You can request the total amount of memory per node using the option --mem, or the amount of memory per CPU using the option --mem-per-cpu. These two options are mutually exclusive.

Half of the compute nodes, the maximum CPU memory per node is 384 GB and the other half is 768 GB. If your job does not specify a particular amount of memory, your job would run within 6 GB of memory per node.

Do not grossly over-request memory: It denies the use of the cluster to others, it is a waste of resources, and it is against our policies (e.g., if you are requesting 32G of memory and using only 1G this is a problem!)

File System Treatment

Bad ideas:

Requesting 1000’s of cores to write to a single file concurrently
Writing or reading many small files
Listing directories with millions of files
Storing too many files in a single directory
Using any Ceph mount as “scratch”
Ignoring quotas or leaving unused data around
Repeatedly opening and closing a file

We act aggressively to maintain file system stability, and we may remove access if we cannot contain the impact. The file system must stay usable for everyone.

Be Yourself

Users should not share credentials (which also violates university policy) or run on behalf of others. Labs should only have members doing lab work. We may remove access for users or implement permission controls, and we may reclassify users for accounting purposes if we see this being violated (in addition to the options above).

Manage Your Data

Stay within your quota; curate your scratch data; protect sensitive data

Files in “scratch” not accessed in 28 days are eligible for purging as are files over quota. Purge order is from least recently accessed to most recently accessed.
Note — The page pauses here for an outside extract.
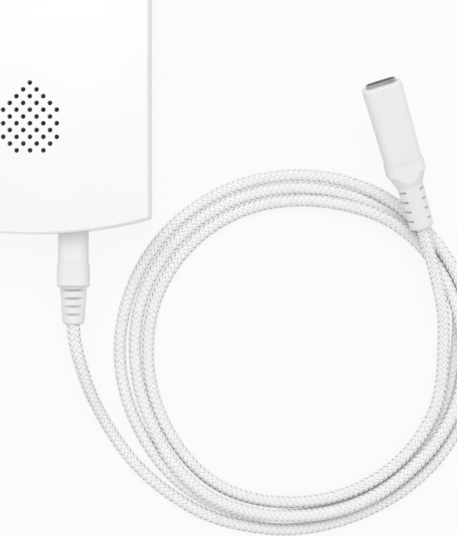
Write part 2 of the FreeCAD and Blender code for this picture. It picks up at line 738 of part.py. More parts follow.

Know your responsibilities with sensitive data … and the consequences of violations. Do not move it off the cluster storage or open permissions without knowing you can and should!

Be Nice

We ask everyone to play nicely, so everyone can have access to resources. Also, treat each other with respect on Slack and other communication channels. If usage is not meeting our policy goals, we will revise our priority and quality of service configurations.